▶ WORK TO COMPLETE: Repeat exactly the stretch of lines from the line containing "stem = Pos(0, 0, screw_top" through the line containing "obj.parent = None", both included, and nothing else.
::::::::::
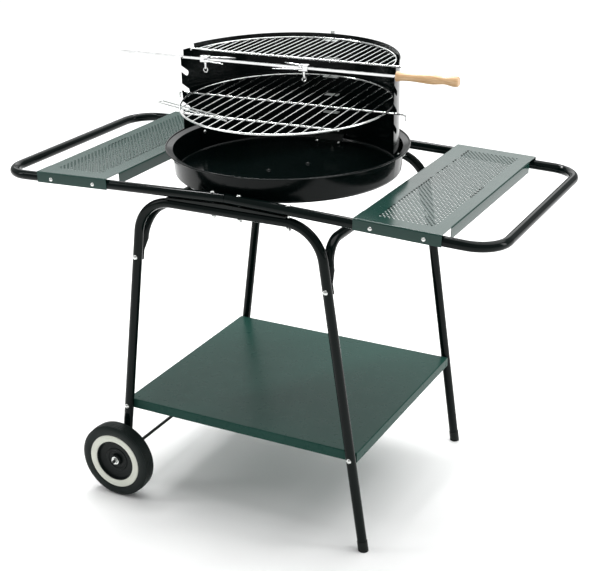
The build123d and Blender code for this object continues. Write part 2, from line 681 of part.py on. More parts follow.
# ---- shield foot: a bent bracket that joins the bowl floor to the back of the sheet ----
foot_width = 64.0
foot_thickness = 2.0
foot_lean = 12.3                # run of the slanting part between the floor and the upright
foot_base = bowl_floor_height + bowl_thickness + seat_gap
foot_back = shield_rear_offset + math.sqrt((shield_rear_radius - half_sheet) ** 2 - (foot_width / 2) ** 2) - 0.15
foot_front = foot_screw_y - 12.0
foot_bend = foot_back - foot_lean
foot_rise = 14.0
foot_top = 30.0
foot_line = Polyline((foot_front, foot_base), (foot_bend, foot_base), (foot_back, foot_base + foot_rise),
                     (foot_back, foot_base + foot_top), (foot_back - foot_thickness, foot_base + foot_top),
                     (foot_back - foot_thickness, foot_base + foot_rise + 1.0),
                     (foot_bend - 1.0, foot_base + foot_thickness), (foot_front, foot_base + foot_thickness),
                     close=True)
foot_plane = Plane(origin=(-foot_width / 2, 0, 0), x_dir=(0, 1, 0), z_dir=(1, 0, 0))
shield_foot = extrude(foot_plane * make_face(foot_line), foot_width)
foot_screws = []
foot_nuts = []
for x in (-foot_screw_half_spacing, foot_screw_half_spacing):
    y = foot_screw_y
    shield_foot -= hole((x, y, foot_base - 1), (0, 0, 1), screw_diameter + hole_clearance, 6)
    bowl -= hole((x, y, bowl_floor_height - 5), (0, 0, 1), screw_diameter + hole_clearance, 12)
    head_base = foot_base + foot_thickness + 0.02
    foot_screws.append(bolt((x, y, head_base), (0, 0, -1), screw_diameter, screw_head_diameter,
                            screw_head_height, head_base - bowl_floor_height + 4.5))
    foot_nuts.append(nut((x, y, bowl_floor_height - 0.02), (0, 0, -1), 8.0, 3.0, screw_diameter))
# one screw through the sheet into the upright of the foot
foot_screw_height = foot_base + foot_top - 8.0
cutter = hole((0, foot_back - 20, foot_screw_height), (0, 1, 0), screw_diameter + hole_clearance, 40)
shield -= cutter
shield_foot -= cutter
head_base = foot_back - foot_thickness - 0.02
foot_screws.append(bolt((0, head_base, foot_screw_height), (0, 1, 0), screw_diameter, screw_head_diameter,
                        screw_head_height, 8.0))
foot_nuts.append(nut((0, ladder_radius + half_sheet + 0.1, foot_screw_height), (0, 1, 0), 8.0, 3.0,
                     screw_diameter))

# the sheet is also screwed to the bowl wall near its two lower corners
side_screws = []
side_screw_nuts = []
side_screw_height = bowl_rim_height - 18.0
for side in (-1, 1):
    y = shield_lower_cutback + 10.0
    x = side_centre[0] + math.sqrt(side_radius ** 2 - (y - side_centre[1]) ** 2)
    direction = Vector(x - side_centre[0], y - side_centre[1], 0).normalized()
    outward = Vector(side * direction.X, direction.Y, 0)
    on_sheet = Vector(side * x, y, 0)
    start = on_sheet - outward * 12
    cutter = hole((start.X, start.Y, side_screw_height), (outward.X, outward.Y, 0),
                  screw_diameter + hole_clearance, 40)
    shield -= cutter
    bowl -= cutter
    seat = on_sheet - outward * (half_sheet + 0.1)
    side_screws.append(bolt((seat.X, seat.Y, side_screw_height), (outward.X, outward.Y, 0), screw_diameter,
                            screw_head_diameter, screw_head_height, 15.5))
    back = on_sheet + outward * (bowl_wall_top_radius - on_sheet.length + 0.9)
    side_screw_nuts.append(nut((back.X, back.Y, side_screw_height), (outward.X, outward.Y, 0), 8.0, 3.0,
                               screw_diameter))
keep("fire_bowl", turn * bowl)
keep("windshield", turn * shield)
keep("support_ladder", turn * ladder)
keep("ladder_screw", turn * ladder_screw)
keep("ladder_nut", turn * ladder_nut)
keep("shield_foot", turn * shield_foot)
keep("shield_screws", Compound(children=[turn * one for one in foot_screws + side_screws]))
keep("shield_nuts", Compound(children=[turn * one for one in foot_nuts + side_screw_nuts]))

# ---- cooking grate: a welded wire disc that hooks into the notches and rests on a lug ----
cross_z = -(grate_bar_wire + grate_cross_wire) / 2 + weld_sink
slope = math.radians(notch_slope_angle)
notch_end_y = notch_depth * math.cos(slope) - shield_edge_forward
notch_end_z = notch_heights[notch_used] - notch_depth * math.sin(slope)
cross_height = notch_end_z - notch_slot_width / 2 + grate_cross_wire / 2 + moving_gap
rear_height = tab_top_height - grate_lug_used * tab_pitch + grate_ring_wire / 2 + moving_gap
grate_tilt = math.atan((rear_height - cross_height + cross_z) / (grate_ring_radius - notch_end_y))
# the crossbar sits at the notch and the back of the ring sits on its lug
grate_cross_y = notch_end_y / math.cos(grate_tilt)
grate_plane_height = cross_height - cross_z - notch_end_y * math.tan(grate_tilt)
grate_place = turn * Pos(0, 0, grate_plane_height) * Rot(math.degrees(grate_tilt), 0, 0)
ring = Torus(grate_ring_radius, grate_ring_wire / 2)
grate = ring
for number in range(grate_bar_count):
    x = (number - (grate_bar_count - 1) / 2) * grate_bar_pitch
    reach = math.sqrt(grate_ring_radius ** 2 - x ** 2)
    grate += rod((x, -reach, 0), (x, reach, 0), grate_bar_wire / 2)
hooked = FilletPolyline((-grate_cross_reach, grate_cross_y, cross_z - grate_hook_drop),
                        (-grate_cross_reach, grate_cross_y, cross_z),
                        (grate_cross_reach, grate_cross_y, cross_z),
                        (grate_cross_reach, grate_cross_y, cross_z - grate_hook_drop), radius=6.0)
grate += solid_along(hooked, grate_cross_wire / 2)
front_reach = math.sqrt(grate_ring_radius ** 2 - grate_front_cross_y ** 2)
grate += rod((-front_reach, grate_front_cross_y, cross_z), (front_reach, grate_front_cross_y, cross_z),
             grate_cross_wire / 2)
handle_low = -(grate_bar_wire + grate_handle_wire) / 2 + weld_sink
handle_run = Vector(*grate_handle_outer) - Vector(*grate_handle_inner)
handle_side = Vector(-handle_run.Y, handle_run.X).normalized() * (grate_handle_width / 2)
corners = []
for place, across in ((grate_handle_inner, -1), (grate_handle_outer, -1),
                      (grate_handle_outer, 1), (grate_handle_inner, 1)):
    corners.append((place[0] + across * handle_side.X, place[1] + across * handle_side.Y, handle_low))
loop = FilletPolyline(*corners, radius=4.0)
grate += solid_along(loop, grate_handle_wire / 2)
keep("cooking_grate", grate_place * grate)

# ---- warming grate: a half-moon wire grate at the top of the windshield ----
warming_place = turn * Pos(0, 0, warming_height)
half_ring = Pos(0, warming_ring_offset, 0) * Torus(warming_ring_radius, warming_ring_wire / 2)
half_ring &= Pos(0, warming_front_y, 0) * Box(600, 600, 40, align=(Align.CENTER, Align.MIN, Align.CENTER))
warming = half_ring
warming += rod((-warming_bar_reach, warming_front_y, 0), (warming_bar_reach, warming_front_y, 0),
               warming_ring_wire / 2)
for number in range(warming_bar_count):
    x = (number - (warming_bar_count - 1) / 2) * warming_bar_pitch
    reach = warming_ring_offset + math.sqrt(warming_ring_radius ** 2 - x ** 2)
    warming += rod((x, warming_front_y, 0), (x, reach, 0), warming_bar_wire / 2)
keep("warming_grate", warming_place * warming)

# ---- spit: square rod with a point, wooden handle and two sliding forks ----
spit_place = turn * Pos(0, spit_place_y, spit_height)
rod_end = spit_handle_start + handle_grip_depth
bar_start = -spit_tip_reach + 22.0
bar = extrude(Plane(origin=(bar_start, 0, 0), x_dir=(0, 1, 0), z_dir=(1, 0, 0)) * Rectangle(spit_side, spit_side),
              rod_end - bar_start)
point = loft([Plane(origin=(bar_start, 0, 0), x_dir=(0, 1, 0), z_dir=(-1, 0, 0)) * Rectangle(spit_side, spit_side),
              Plane(origin=(-spit_tip_reach, 0, 0), x_dir=(0, 1, 0), z_dir=(-1, 0, 0)) * Rectangle(1.0, 1.0)])
keep("spit_rod", spit_place * (bar + point))

# the handle swells towards its end and has a turned groove before a round knob
profile_parts = ((0, 11.3), (0.029, 10.6), (0.071, 9.0), (0.143, 8.3), (0.229, 8.2), (0.336, 8.8), (0.443, 9.7),
                 (0.536, 10.6), (0.6, 10.6), (0.65, 10.0), (0.714, 8.9), (0.757, 8.3), (0.8, 8.6), (0.857, 10.2),
                 (0.907, 11.3), (0.95, 11.4), (0.986, 10.6), (1.0, 9.0))
profile = [(part * handle_length, radius) for part, radius in profile_parts]
curve = Spline(profile[1:-1])
closing = [Line((0, 0), profile[0]), Line(profile[0], profile[1]), curve, Line(profile[-2], profile[-1]),
           Line(profile[-1], (handle_length, 0)), Line((handle_length, 0), (0, 0))]
handle = revolve(Plane.XY * make_face(closing), Axis.X, 360)
handle -= Pos(-1, 0, 0) * Box(handle_grip_depth + 1.1, spit_side + 0.04, spit_side + 0.04,
                              align=(Align.MIN, Align.CENTER, Align.CENTER))
keep("spit_handle", spit_place * Pos(spit_handle_start, 0, 0) * handle)

for inward, place_x, name in ((1, fork_positions[0], "left"), (-1, fork_positions[1], "right")):
    block = Box(fork_block_length, fork_block_side, fork_block_side)
    block = fillet(block.edges(), 2.0)
    fork = block
    for half in (-1, 1):
        root_x = 0
        bend_x = inward * (fork_block_length / 2 - 2)
        end_x = inward * (fork_block_length / 2 + fork_prong_length)
        bend = (bend_x, half * fork_prong_spread, 0)
        tip = (end_x, half * fork_prong_tip, 0)
        run = Vector(*tip) - Vector(*bend)
        shoulder_point = Vector(*bend) + run * 0.72
        prong = rod((root_x, half * (fork_block_side / 2 - 3), 0), bend, fork_prong_diameter / 2)
        prong += Pos(*bend) * Sphere(fork_prong_diameter / 2)
        prong += rod(bend, (shoulder_point.X, shoulder_point.Y, 0), fork_prong_diameter / 2)
        tip_plane = Plane(origin=(shoulder_point.X, shoulder_point.Y, 0), z_dir=run)
        prong += tip_plane * Cone(fork_prong_diameter / 2, 0.5, run.length * 0.28,
                                  align=(Align.CENTER, Align.CENTER, Align.MIN))
        fork += prong
    bore = spit_side + 2 * running_clearance
    fork -= Box(fork_block_length * 4, bore, bore)
    fork -= Pos(0, 0, -fork_block_side) * Cylinder((thumbscrew_diameter + 0.1) / 2, fork_block_side * 2)
    keep(f"fork_{name}", spit_place * Pos(place_x, 0, 0) * fork)
    screw_top = -spit_side / 2 - 0.15
    screw = Pos(0, 0, screw_top) * Cylinder(thumbscrew_diameter / 2, thumbscrew_length - 7,
                                            align=(Align.CENTER, Align.CENTER, Align.MAX))
    collar = Pos(0, 0, -fork_block_side / 2 - 0.3) * Cylinder(thumbscrew_diameter / 2 + 1.4, 2.0,
                                                             align=(Align.CENTER, Align.CENTER, Align.MAX))
    ring_z = -(thumbscrew_length + thumbscrew_ring_radius - 3.0)
    eye = Pos(0, 0, ring_z) * Rot(90, 0, 0) * Torus(thumbscrew_ring_radius, thumbscrew_ring_wire / 2)
    stem = Pos(0, 0, screw_top - 10) * Cylinder(1.7, thumbscrew_length - 10.0 - 3.0,
                                                align=(Align.CENTER, Align.CENTER, Align.MAX))
    ring_turn = 0 if name == "left" else 65
    keep(f"thumbscrew_{name}", spit_place * Pos(place_x, 0, 0) * Rot(0, 0, ring_turn) * (screw + collar + stem + eye))

for name, shape in pieces.items():
    export_step(shape, f"parts/{name}.step")
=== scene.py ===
import math

import bmesh
import bpy
from mathutils import Matrix, Vector


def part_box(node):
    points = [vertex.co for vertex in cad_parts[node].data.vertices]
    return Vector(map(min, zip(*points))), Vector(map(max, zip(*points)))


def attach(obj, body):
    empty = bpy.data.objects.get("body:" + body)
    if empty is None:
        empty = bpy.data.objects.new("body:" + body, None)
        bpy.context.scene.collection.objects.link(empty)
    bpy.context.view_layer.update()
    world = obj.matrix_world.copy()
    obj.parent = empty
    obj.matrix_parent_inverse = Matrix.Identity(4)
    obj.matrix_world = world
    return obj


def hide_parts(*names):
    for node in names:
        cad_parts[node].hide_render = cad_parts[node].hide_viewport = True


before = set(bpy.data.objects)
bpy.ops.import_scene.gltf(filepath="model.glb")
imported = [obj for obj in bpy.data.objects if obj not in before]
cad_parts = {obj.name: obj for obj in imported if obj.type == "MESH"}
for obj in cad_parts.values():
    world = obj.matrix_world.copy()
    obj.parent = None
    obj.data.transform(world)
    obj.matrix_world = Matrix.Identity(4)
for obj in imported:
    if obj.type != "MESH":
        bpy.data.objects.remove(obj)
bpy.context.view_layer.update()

MM = 0.001

# ---------------------------------------------------------------- materials


def new_material(name):
    m = bpy.data.materials.new(name)
    m.use_nodes = True
    nt = m.node_tree
    return m, nt, nt.nodes["Principled BSDF"]


def noise(nt, scale, detail=3.0, rough=0.5):
    co = nt.nodes.new("ShaderNodeTexCoord")
    n = nt.nodes.new("ShaderNodeTexNoise")
    n.inputs["Scale"].default_value = scale
    n.inputs["Detail"].default_value = detail
    n.inputs["Roughness"].default_value = rough
    nt.links.new(co.outputs["Object"], n.inputs["Vector"])
    return n


def span(nt, src, low, high, from_low=0.3, from_high=0.7):
    r = nt.nodes.new("ShaderNodeMapRange")
    r.inputs["From Min"].default_value = from_low
    r.inputs["From Max"].default_value = from_high
    r.inputs["To Min"].default_value = low
    r.inputs["To Max"].default_value = high
    nt.links.new(src, r.inputs["Value"])
    return r.outputs["Result"]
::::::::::
▶ REPLY:
    stem = Pos(0, 0, screw_top - 10) * Cylinder(1.7, thumbscrew_length - 10.0 - 3.0,
                                                align=(Align.CENTER, Align.CENTER, Align.MAX))
    ring_turn = 0 if name == "left" else 65
    keep(f"thumbscrew_{name}", spit_place * Pos(place_x, 0, 0) * Rot(0, 0, ring_turn) * (screw + collar + stem + eye))

for name, shape in pieces.items():
    export_step(shape, f"parts/{name}.step")
=== scene.py ===
import math

import bmesh
import bpy
from mathutils import Matrix, Vector


def part_box(node):
    points = [vertex.co for vertex in cad_parts[node].data.vertices]
    return Vector(map(min, zip(*points))), Vector(map(max, zip(*points)))


def attach(obj, body):
    empty = bpy.data.objects.get("body:" + body)
    if empty is None:
        empty = bpy.data.objects.new("body:" + body, None)
        bpy.context.scene.collection.objects.link(empty)
    bpy.context.view_layer.update()
    world = obj.matrix_world.copy()
    obj.parent = empty
    obj.matrix_parent_inverse = Matrix.Identity(4)
    obj.matrix_world = world
    return obj


def hide_parts(*names):
    for node in names:
        cad_parts[node].hide_render = cad_parts[node].hide_viewport = True


before = set(bpy.data.objects)
bpy.ops.import_scene.gltf(filepath="model.glb")
imported = [obj for obj in bpy.data.objects if obj not in before]
cad_parts = {obj.name: obj for obj in imported if obj.type == "MESH"}
for obj in cad_parts.values():
    world = obj.matrix_world.copy()
    obj.parent = None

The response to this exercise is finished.